In the context of parametric differentiation, critical points are significant because they indicate where the graph of a curve may have a local maximum, minimum, or a point of inflection. For a parametrically defined curve, a critical point occurs where the derivative \( \frac{dy}{dx} \) is either zero or undefined.
To find these critical points, we first calculate the derivative \( \frac{dy}{dx} \) using the derivatives \( \frac{dy}{dt} \) and \( \frac{dx}{dt} \). We then solve for the parameter \( t \) at points where \( \frac{dy}{dx} = 0 \) or is undefined, and verify that these \( t \) values lie within the given interval.
In each of the problems from the exercise, we located critical points by first evaluating the derivative \( \frac{dy}{dx} \) and analyzing where significant changes such as zero-slopes or vertical tangents occur.

Chain Rule

The chain rule is a fundamental tool in calculus used to differentiate composite functions. In the context of parametric equations, the chain rule simplifies the process of finding \( \frac{dy}{dx} \), the derivative of \( y \) with respect to \( x \).
Since both \( x \) and \( y \) are given as functions of a third variable, typically \( t \), we use the chain rule by first finding \( \frac{dx}{dt} \) and \( \frac{dy}{dt} \). We then use the formula \( \frac{dy}{dx} = \frac{dy/dt}{dx/dt} \). By treating both derivatives as functions of \( t \), the chain rule effortlessly links the rates of change between the dependent variables, \( x \) and \( y \).
This process demonstrates the elegant power of the chain rule in simplifying seemingly complex relations into manageable pieces.

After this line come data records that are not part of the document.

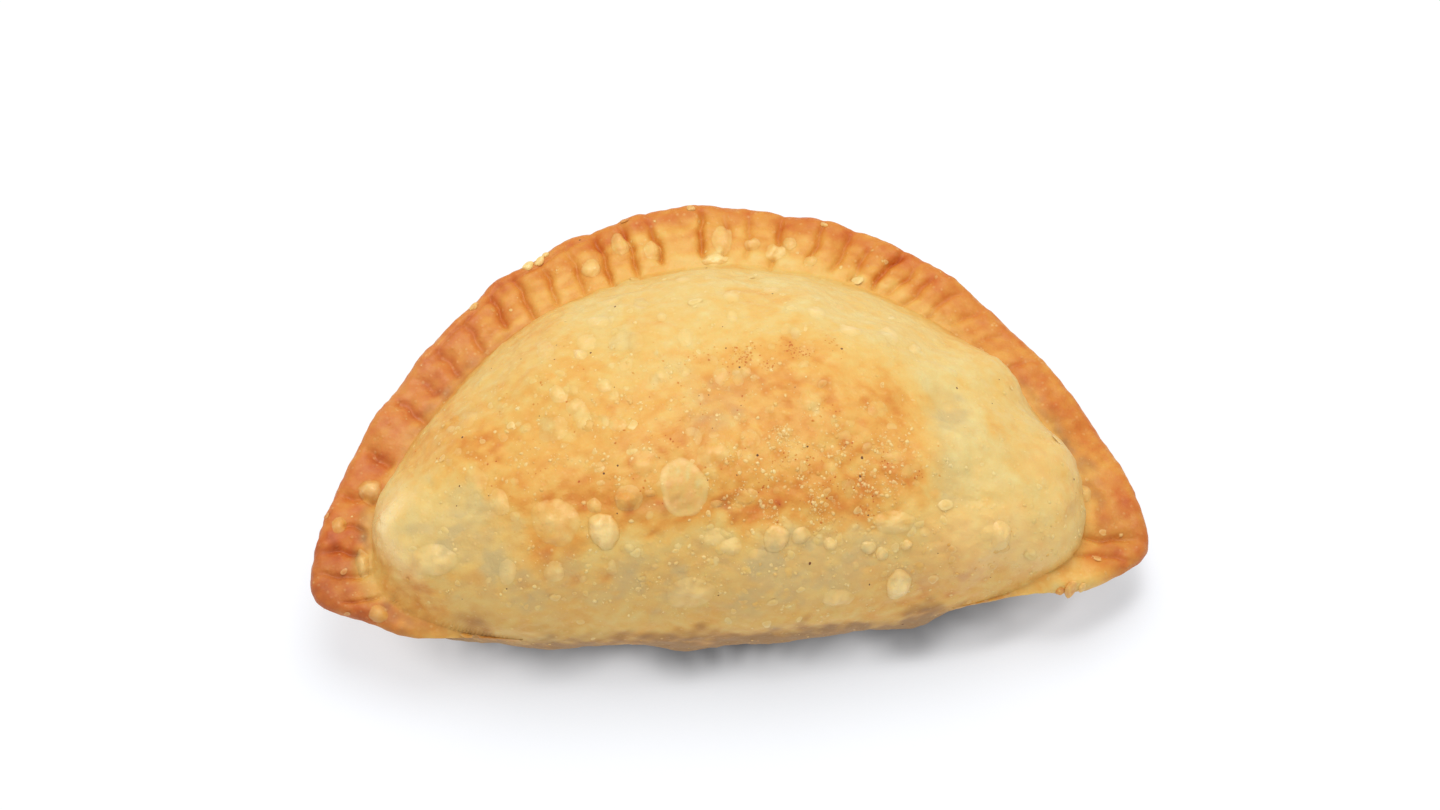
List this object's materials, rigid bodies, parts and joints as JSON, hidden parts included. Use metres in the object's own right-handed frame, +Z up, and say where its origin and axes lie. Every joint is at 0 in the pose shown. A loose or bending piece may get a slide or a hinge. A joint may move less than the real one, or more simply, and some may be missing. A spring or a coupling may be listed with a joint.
{
  "type": "half-moon samosa",
  "caption": "Fried half-moon pastry with a plump filled belly, a crimped browned rim along its round edge and raised blisters.",
  "frame": {"origin": "middle of the bounding box in plan, on the table", "axes": "+X along the fold, +Y from the fold to the crimped edge, +Z up"},
  "size_m": [0.1416, 0.0826, 0.0444],
  "materials": {
    "fried_crust": null
  },
  "bodies": {
    "root": {"samosa": "fried_crust"}
  },
  "joints": []
}
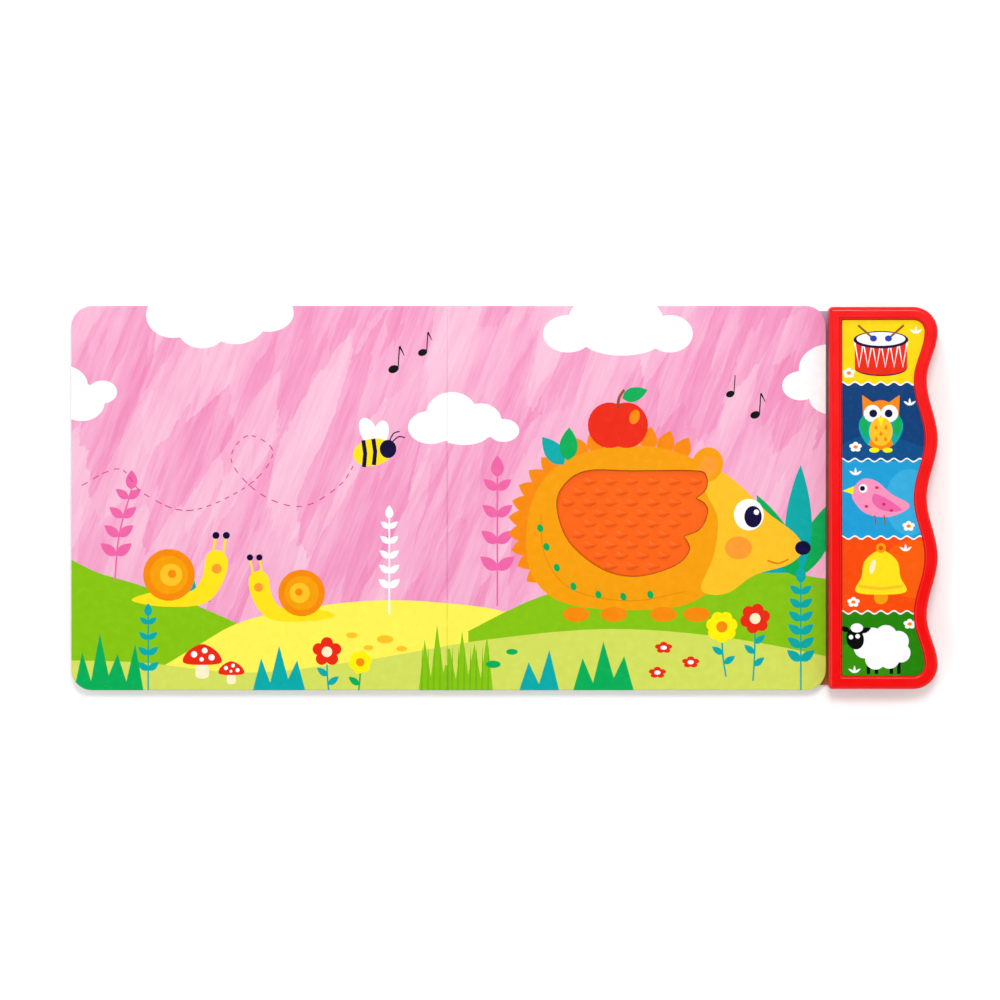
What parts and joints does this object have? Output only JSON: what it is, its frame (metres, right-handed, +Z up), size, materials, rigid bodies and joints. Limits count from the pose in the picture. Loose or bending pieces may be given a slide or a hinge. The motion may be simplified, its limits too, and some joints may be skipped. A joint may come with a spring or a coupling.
{
  "type": "children's board sound book",
  "caption": "Children's thick-card sound book lying open, with a hinged cover and pages, a soft touch pad let into a page, and a waved plastic sound module with press buttons.",
  "frame": {"origin": "middle of the open book's footprint, on the table", "axes": "+X across the open book from the cover side to the sound module, +Y towards the head of the pages, +Z up off the table"},
  "size_m": [0.4166, 0.185, 0.017],
  "materials": {
    "cover_print": "laminated print on card",
    "page_print": "laminated print on thick card",
    "pad_rubber": "soft matt rubber with raised drops",
    "red_plastic": "glossy moulded plastic",
    "label_print": "glossy printed film",
    "cap_plastic": "matt moulded plastic",
    "dome_rubber": "silicone rubber",
    "board_green": "solder-masked board",
    "chip_epoxy": "cast epoxy",
    "speaker_steel": "plated steel",
    "cone_film": "thin plastic film",
    "coil_copper": "enamelled copper",
    "magnet": "sintered magnet",
    "lead_red": "insulated lead",
    "lead_black": "insulated lead",
    "cell_steel": "nickel plated",
    "contact_metal": "plated spring brass",
    "screw_steel": "zinc plated"
  },
  "bodies": {
    "back": {"back_cover": "cover_print", "pages_right": "page_print", "touch_pad": "pad_rubber", "module_housing": "red_plastic", "module_base": "red_plastic", "button_label": "label_print", "contact_dome_1": "dome_rubber", "contact_dome_2": "dome_rubber", "contact_dome_3": "dome_rubber", "contact_dome_4": "dome_rubber", "contact_dome_5": "dome_rubber", "circuit_board": "board_green", "chip_blob": "chip_epoxy", "speaker_frame": "speaker_steel", "speaker_cone": "cone_film", "voice_coil": "coil_copper", "speaker_magnet": "magnet", "speaker_wire_red": "lead_red", "speaker_wire_black": "lead_black", "button_cell_1": "cell_steel", "button_cell_2": "cell_steel", "button_cell_3": "cell_steel", "contact_negative": "contact_metal", "contact_link_top": "contact_metal", "contact_link_door": "contact_metal", "contact_positive": "contact_metal", "battery_door": "red_plastic", "door_screw": "screw_steel", "housing_screw_1": "screw_steel", "housing_screw_2": "screw_steel", "housing_screw_3": "screw_steel", "housing_screw_4": "screw_steel"},
    "front": {"front_cover": "cover_print", "pages_left": "page_print"},
    "button_1": {"button_cap_1": "cap_plastic"},
    "button_2": {"button_cap_2": "cap_plastic"},
    "button_3": {"button_cap_3": "cap_plastic"},
    "button_4": {"button_cap_4": "cap_plastic"},
    "button_5": {"button_cap_5": "cap_plastic"}
  },
  "joints": [
    {"name": "front_hinge", "type": "hinge", "parent": "back", "child": "front", "pos_m": [-0.02725, 0, 0.00865], "axis": [0, 1, 0], "range_deg": [0, 180]},
    {"name": "button_1_press", "type": "slide", "parent": "back", "child": "button_1", "axis": [0, 0, -1], "range_m": [0, 0.0008], "stiffness_N_per_m": 900, "springref_m": -0.0003, "deforming": ["contact_dome_1"]},
    {"name": "button_2_press", "type": "slide", "parent": "back", "child": "button_2", "axis": [0, 0, -1], "range_m": [0, 0.0008], "stiffness_N_per_m": 900, "springref_m": -0.0003, "deforming": ["contact_dome_2"]},
    {"name": "button_3_press", "type": "slide", "parent": "back", "child": "button_3", "axis": [0, 0, -1], "range_m": [0, 0.0008], "stiffness_N_per_m": 900, "springref_m": -0.0003, "deforming": ["contact_dome_3"]},
    {"name": "button_4_press", "type": "slide", "parent": "back", "child": "button_4", "axis": [0, 0, -1], "range_m": [0, 0.0008], "stiffness_N_per_m": 900, "springref_m": -0.0003, "deforming": ["contact_dome_4"]},
    {"name": "button_5_press", "type": "slide", "parent": "back", "child": "button_5", "axis": [0, 0, -1], "range_m": [0, 0.0008], "stiffness_N_per_m": 900, "springref_m": -0.0003, "deforming": ["contact_dome_5"]}
  ]
}
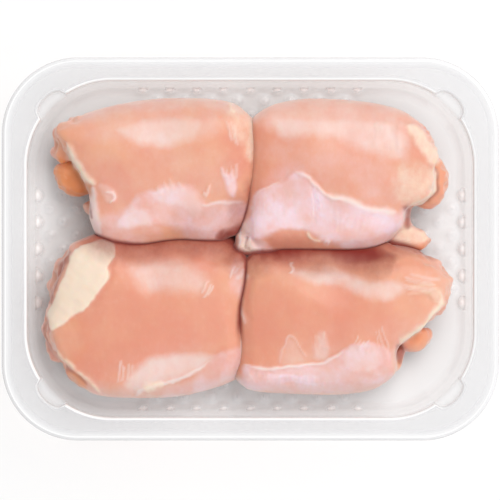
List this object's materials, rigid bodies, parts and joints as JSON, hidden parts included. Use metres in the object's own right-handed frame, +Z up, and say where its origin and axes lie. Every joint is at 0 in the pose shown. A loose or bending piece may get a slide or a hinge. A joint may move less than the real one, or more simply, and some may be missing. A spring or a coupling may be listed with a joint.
{
  "type": "meat tray pack",
  "caption": "Open clear formed plastic food tray with rounded corners, flat flange and bumped floor, filled with folded raw boneless chicken thighs.",
  "frame": {"origin": "middle of the tray's footprint, on the surface it stands on", "axes": "+X along the tray's long side, to the right in the picture; +Y along its short side, towards the back; +Z up, out of the open mouth"},
  "size_m": [0.227, 0.175, 0.045],
  "materials": {
    "clear_plastic": "clear, slightly hazy formed plastic with a soft gloss",
    "raw_meat": "moist raw poultry, pale peach with lavender membrane and cream fat, soft wet gloss"
  },
  "bodies": {
    "root": {"tray": "clear_plastic", "thigh_back_left": "raw_meat", "thigh_back_right": "raw_meat", "thigh_front_left": "raw_meat", "thigh_front_right": "raw_meat"}
  },
  "joints": []
}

Derivatives of Trigonometric Functions

In parametric problems involving trigonometric functions, the derivatives play a significant role in exploring the curve's behavior. For example, in part (c) of the exercise, we dealt with the parametric equations defined by trigonometric functions: \( x(t) = 5\cos(t) \) and \( y(t) = 5\sin(t) \).
When differentiating these equations with respect to \( t \), we apply the derivatives of trigonometric functions. The derivative of \( \cos(t) \) is \(-\sin(t)\), and the derivative of \( \sin(t) \) is \( \cos(t) \). These principles simplify the differentiation process and allow us to find \( \frac{dy}{dx} \) by substitution after obtaining \( \frac{dy}{dt} \) and \( \frac{dx}{dt} \).
Understanding these derivatives is crucial for examining the nature and properties of curves generated by trigonometric relations.

Parametric Equations

Parametric equations provide a versatile way to describe curves in the plane, especially when the relationship between \( x \) and \( y \) is not straightforward. Each curve is described using a third variable, \( t \), making it easy to analyze more complex scenarios like motion or curved surfaces.
A key benefit of parametric equations is the capability to model interesting geometrical phenomena, such as circles or ellipses. The parametric form allows for separate control over each coordinate, offering greater flexibility in exploring the curve's dynamics.
For instance, part (c) of the exercise utilizes parametric equations of a circle defined by \( x(t) = 5\cos(t) \) and \( y(t) = 5\sin(t) \), creating a path that traces out a circle as \( t \) varies from \( 0 \) to \( 2\pi \). Using parametric forms, students can build a solid understanding of how to harness these equations effectively.